§ WHAT YOU WILL DO
Copy all of the material below exactly.

§ DATA EXCERPT
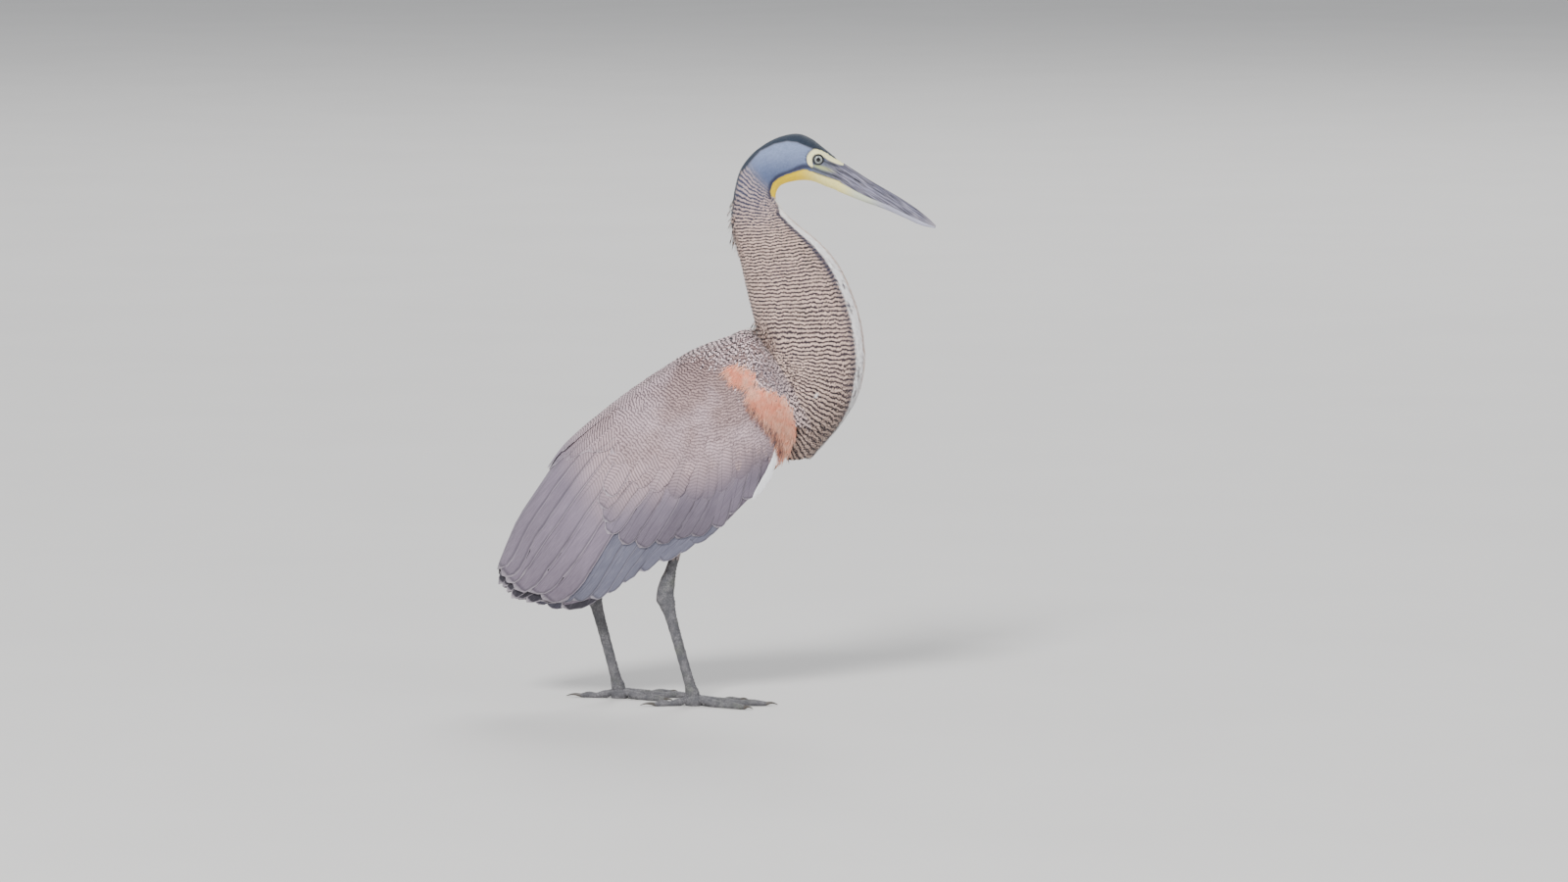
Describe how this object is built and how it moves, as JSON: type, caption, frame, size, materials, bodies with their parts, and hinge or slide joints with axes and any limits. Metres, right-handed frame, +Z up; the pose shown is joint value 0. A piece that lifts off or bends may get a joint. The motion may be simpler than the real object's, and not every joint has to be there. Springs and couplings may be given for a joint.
{
  "type": "bare-throated tiger heron",
  "caption": "Life-size standing heron with an S-bent neck, long pointed bill, folded wings, short tail and long-toed wading feet.",
  "frame": {"origin": "on the floor, under the middle of the bird's length and width", "axes": "+X the way the bird faces, +Y its left side, +Z up"},
  "size_m": [0.4481, 0.1264, 0.5825],
  "materials": {
    "slate_plumage": "slate-black crown feathers, soft and matte",
    "barred_plumage": "fine wavy dark and buff bars, soft and matte",
    "back_plumage": "pinkish brown-grey feathers with fine dark bars",
    "flight_plumage": "smooth slate-grey flight and tail feathers",
    "leg_scales": "grey-brown scaled skin, dull",
    "horn": "dark horn, smooth",
    "bill_dark": "dark grey horn with fine streaks, satin",
    "bill_pale": "pale greenish horn, yellow at its base, satin",
    "eye": "silver-grey iris round a black pupil, wet gloss"
  },
  "bodies": {
    "root": {"head": "slate_plumage", "neck_upper": "barred_plumage", "neck_lower": "barred_plumage", "torso": "back_plumage", "tail": "flight_plumage", "bill_upper": "bill_dark", "bill_lower": "bill_pale", "eye_right": "eye", "wing_right": "flight_plumage", "thigh_right": "barred_plumage", "shank_right": "leg_scales", "foot_right": "leg_scales", "claw_middle_right": "horn", "claw_inner_right": "horn", "claw_outer_right": "horn", "claw_hind_right": "horn", "eye_left": "eye", "wing_left": "flight_plumage", "thigh_left": "barred_plumage", "shank_left": "leg_scales", "foot_left": "leg_scales", "claw_middle_left": "horn", "claw_inner_left": "horn", "claw_outer_left": "horn", "claw_hind_left": "horn"}
  },
  "joints": []
}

§ THE RESULT
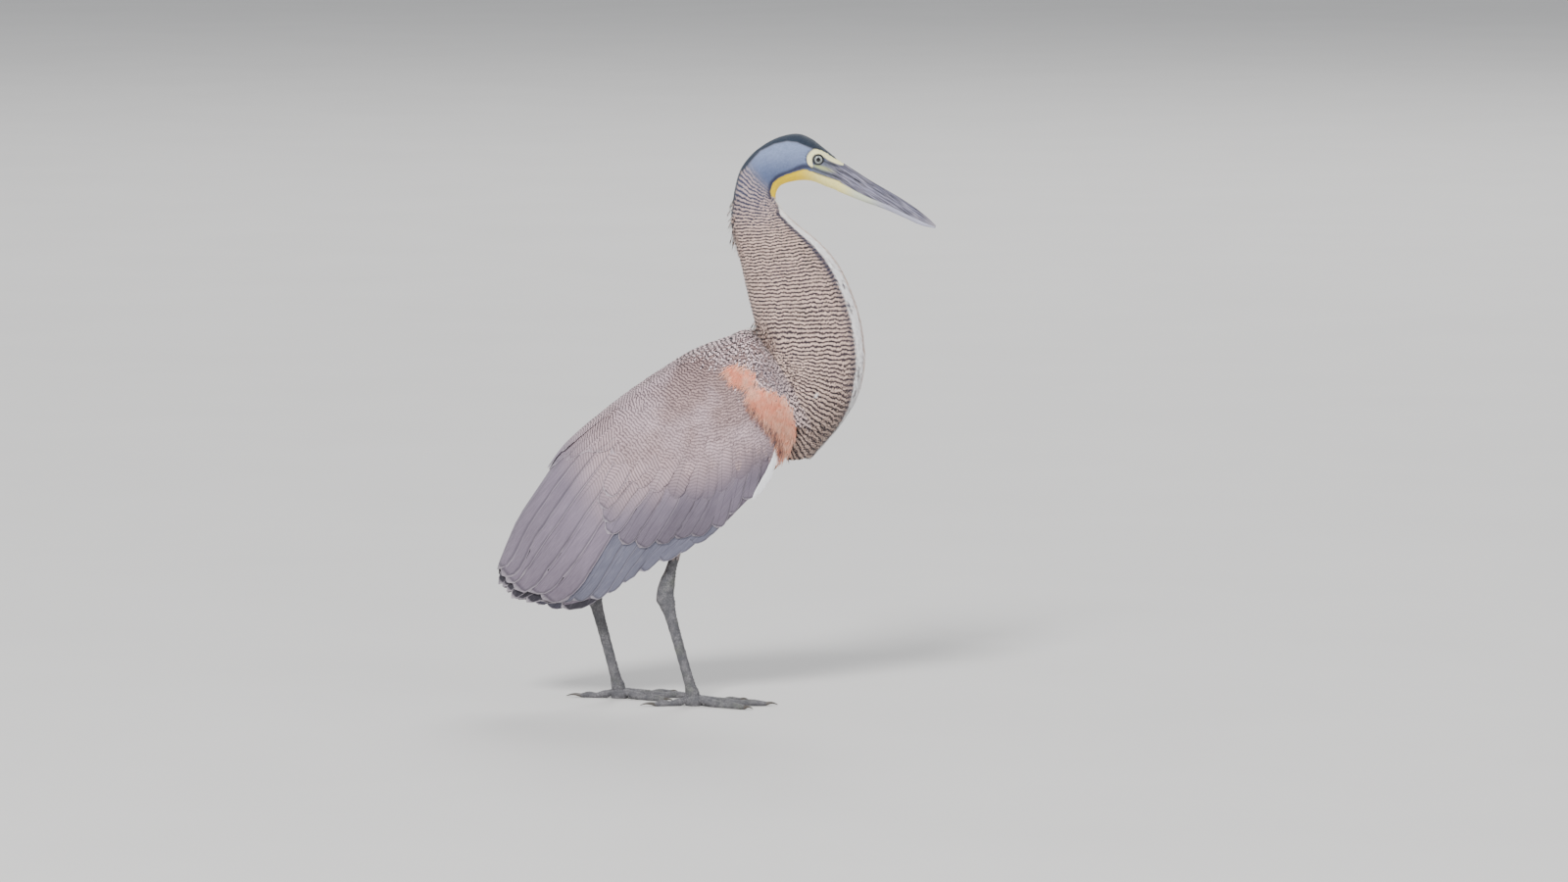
Describe how this object is built and how it moves, as JSON: type, caption, frame, size, materials, bodies with their parts, and hinge or slide joints with axes and any limits. Metres, right-handed frame, +Z up; the pose shown is joint value 0. A piece that lifts off or bends may get a joint. The motion may be simpler than the real object's, and not every joint has to be there. Springs and couplings may be given for a joint.
{
  "type": "bare-throated tiger heron",
  "caption": "Life-size standing heron with an S-bent neck, long pointed bill, folded wings, short tail and long-toed wading feet.",
  "frame": {"origin": "on the floor, under the middle of the bird's length and width", "axes": "+X the way the bird faces, +Y its left side, +Z up"},
  "size_m": [0.4481, 0.1264, 0.5825],
  "materials": {
    "slate_plumage": "slate-black crown feathers, soft and matte",
    "barred_plumage": "fine wavy dark and buff bars, soft and matte",
    "back_plumage": "pinkish brown-grey feathers with fine dark bars",
    "flight_plumage": "smooth slate-grey flight and tail feathers",
    "leg_scales": "grey-brown scaled skin, dull",
    "horn": "dark horn, smooth",
    "bill_dark": "dark grey horn with fine streaks, satin",
    "bill_pale": "pale greenish horn, yellow at its base, satin",
    "eye": "silver-grey iris round a black pupil, wet gloss"
  },
  "bodies": {
    "root": {"head": "slate_plumage", "neck_upper": "barred_plumage", "neck_lower": "barred_plumage", "torso": "back_plumage", "tail": "flight_plumage", "bill_upper": "bill_dark", "bill_lower": "bill_pale", "eye_right": "eye", "wing_right": "flight_plumage", "thigh_right": "barred_plumage", "shank_right": "leg_scales", "foot_right": "leg_scales", "claw_middle_right": "horn", "claw_inner_right": "horn", "claw_outer_right": "horn", "claw_hind_right": "horn", "eye_left": "eye", "wing_left": "flight_plumage", "thigh_left": "barred_plumage", "shank_left": "leg_scales", "foot_left": "leg_scales", "claw_middle_left": "horn", "claw_inner_left": "horn", "claw_outer_left": "horn", "claw_hind_left": "horn"}
  },
  "joints": []
}